Roz - 7th place in a competition
on the theme of "light"
This, for instance, was on the theme of light, despite it's conspicuous absence, and it got me my first top ten result.

to crack a nut - 11th place in a competition
on the theme of “clichés”
This still life study got a good response too.

The point being, entering competitions isn't just for the “good photographers”.

There are lots of smaller competitions out there and the worst that will happen is that you'll get useful feedback about what people felt you got wrong. I've never known the comments to be anything but well meant and constructive.

Online Galleries

Sure, you can post your pictures on Facebook and spend your evenings totting up all your 'likes'. After all, that's the fate of most photographs today.

However, there will come a time when you have just too many to post that way. That's when you'll turn to sites like Flickr, Tumblr or Photobucket. These sites let you organise your photos into albums but the problem I have with them is the clutter of advertising for their premium services. I favour Blogger as a gallery space because it's relatively clutter free, but that's just my preference.


Exhibitions

Yes, yes, I know its too early to be planning your first exhibition but...

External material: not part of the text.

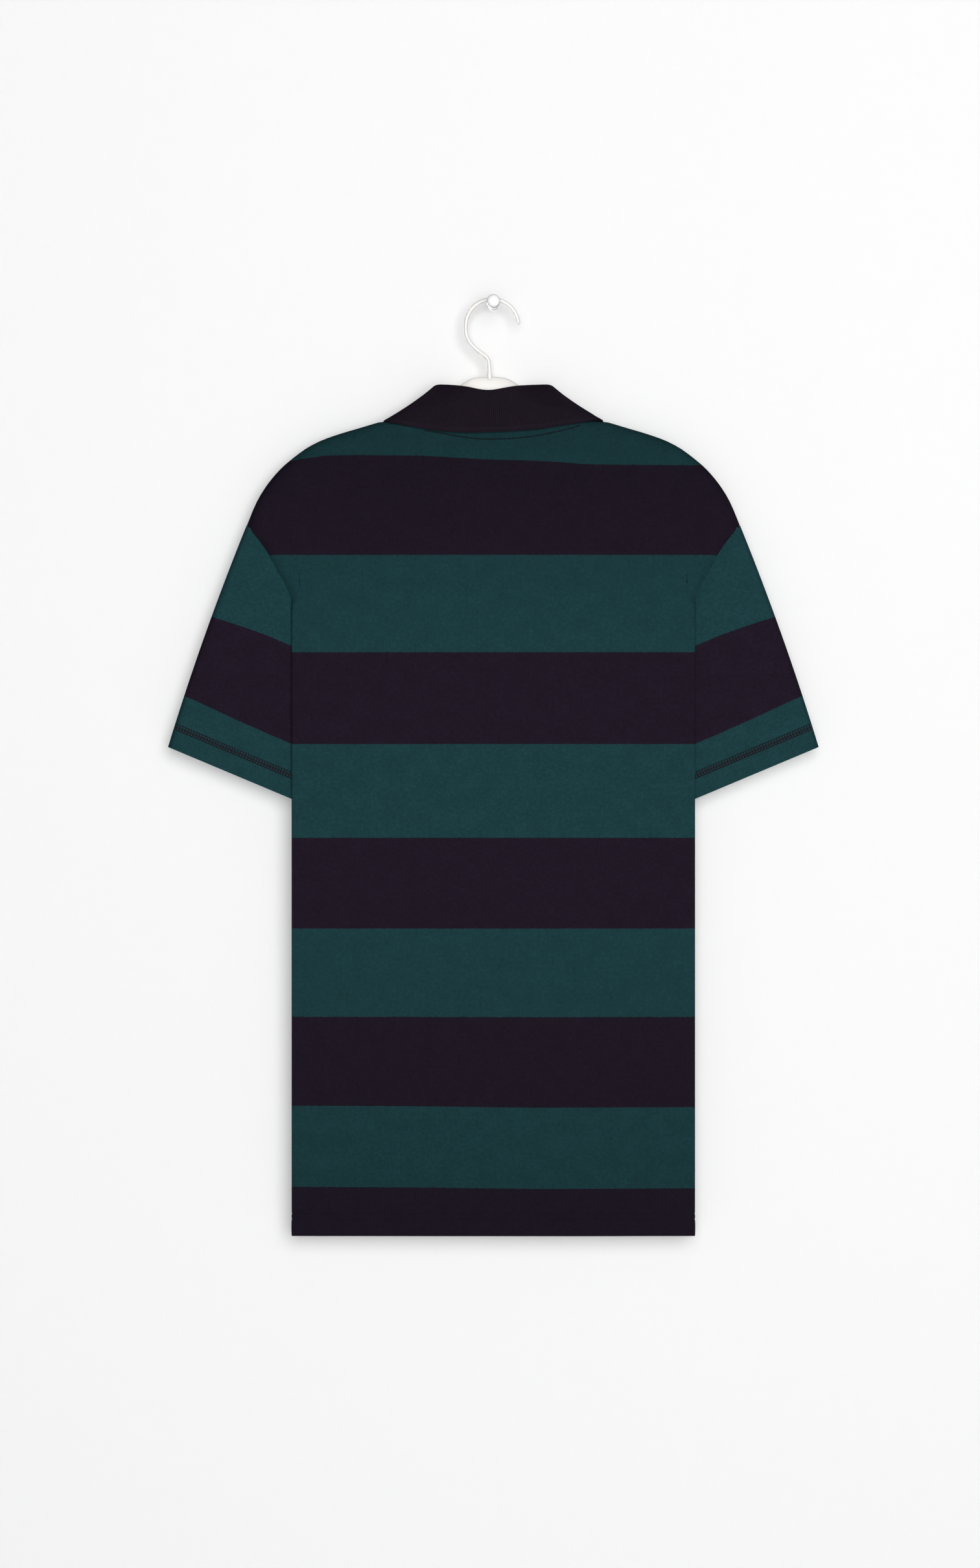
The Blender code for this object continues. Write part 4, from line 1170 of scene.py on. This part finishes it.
def wall_material(name, colour, glow):
    """Matt white paint that also glows a little. It shows from its front only and lets all light pass."""
    material, tree, shader = painted(name, colour, 1.0, 0.0)
    shader.inputs["Emission Color"].default_value = (1, 1, 1, 1)
    shader.inputs["Emission Strength"].default_value = glow
    back = tree.nodes.new("ShaderNodeNewGeometry").outputs["Backfacing"]
    seen = tree.nodes.new("ShaderNodeLightPath").outputs["Is Camera Ray"]
    share = calc(tree, "MULTIPLY", seen, calc(tree, "SUBTRACT", 1.0, back))
    mix = tree.nodes.new("ShaderNodeMixShader")
    tree.links.new(share, mix.inputs[0])
    tree.links.new(tree.nodes.new("ShaderNodeBsdfTransparent").outputs[0], mix.inputs[1])
    tree.links.new(shader.outputs[0], mix.inputs[2])
    tree.links.new(mix.outputs[0], tree.nodes["Material Output"].inputs["Surface"])
    return material


def stage_plane(name, corners, material):
    """A flat backdrop, which isn't part of the object."""
    mesh = bpy.data.meshes.new(name)
    mesh.from_pydata(corners, [], [(0, 1, 2, 3)])
    mesh.materials.append(material)
    linked(name, mesh)


def area_light(name, place, size, power):
    """A round soft light that faces the shirt."""
    data = bpy.data.lights.new(name, "AREA")
    data.shape, data.size, data.energy = "DISK", size, power
    item = linked(name, data)
    item.location = place
    item.rotation_euler = (Vector(LIGHT_AIM) - Vector(place)).to_track_quat("-Z", "Y").to_euler()


VIEW_HEIGHT = 1.4495  # of the photograph's whole frame, at the shirt's back
VIEW_CENTRE = (-0.0031, -0.4434 - PEG_LEVEL * MM)
VIEW_DISTANCE = 3.6
SENSOR = 36.0
WALL_Y = 0.0006
WALL_HALF = 4
WALL_TOP = 3
FLOOR_Z = -1.6
FLOOR_HALF = 5
FLOOR_GREY = (0.8, 0.8, 0.8)
WALL_WHITE = (0.68, 0.68, 0.68)
WALL_GLOW = 0.175
AIR_LIGHT = 0.13
LIGHT_AIM = (0, 0, -0.42)
KEY_PLACE = (0.78, -5.0, 0.36)
KEY_SIZE = 5.0
KEY_POWER = 288
REAR_PLACE = (-0.5, 2.6, 0.2)
REAR_SIZE = 1.6
REAR_POWER = 60


def studio():
    """The wall, the floor, the lights and the camera."""
    back_y = node_range("back_panel", 1)[0] * MM
    corners = ((-1, -1), (1, -1), (1, 1), (-1, 1))
    wall = [(side * WALL_HALF, WALL_Y, WALL_TOP if up > 0 else FLOOR_Z) for side, up in corners]
    stage_plane("studio_wall", wall, wall_material("white_wall", WALL_WHITE, WALL_GLOW))
    floor = [(x * FLOOR_HALF, y * FLOOR_HALF, FLOOR_Z) for x, y in corners]
    stage_plane("studio_floor", floor, painted("pale_floor", FLOOR_GREY, 0.95, 0.5)[0])
    world = bpy.data.worlds.new("studio_air")
    bpy.context.scene.world = world
    world.use_nodes = True
    world.node_tree.nodes["Background"].inputs["Color"].default_value = (1, 1, 1, 1)
    world.node_tree.nodes["Background"].inputs["Strength"].default_value = AIR_LIGHT
    area_light("key", KEY_PLACE, KEY_SIZE, KEY_POWER)
    area_light("rear_fill", REAR_PLACE, REAR_SIZE, REAR_POWER)

    data = bpy.data.cameras.new("camera")
    data.sensor_width = SENSOR
    data.lens = SENSOR * VIEW_DISTANCE / VIEW_HEIGHT
    camera = linked("camera", data)
    camera.location = (VIEW_CENTRE[0], back_y - VIEW_DISTANCE, VIEW_CENTRE[1])
    camera.rotation_euler = (math.pi / 2, 0, 0)
    bpy.context.scene.camera = camera
    bpy.context.scene.view_settings.view_transform = "Standard"


main()
studio()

I was recently offered some exhibition space at a venue in North Wales. The proprietor had seen some of my wildlife photos on my brother's Facebook page.

By my own admission, I'm not a photographer so it's as surprising as it is flattering. It does go to show you though, just how far a little knowledge and a lot of practice can get you. It's not Carnegie Hall, but its a beginning.

And there are a lot of spaces available if you're interested in exhibiting prints. Just in Rhyl, there are two units in the shopping centre which a consortium of local arties has turned into a gallery, The walls of the shopping centre itself are being used as gallery space for a local photographer.

It doesn't have to be a proper gallery space either. Having photographed the kite surfers rather a lot this summer, I've got half a dozen of my pictures in frames on the wall of their premises.

The point? There are a lot of walls out there if you want one.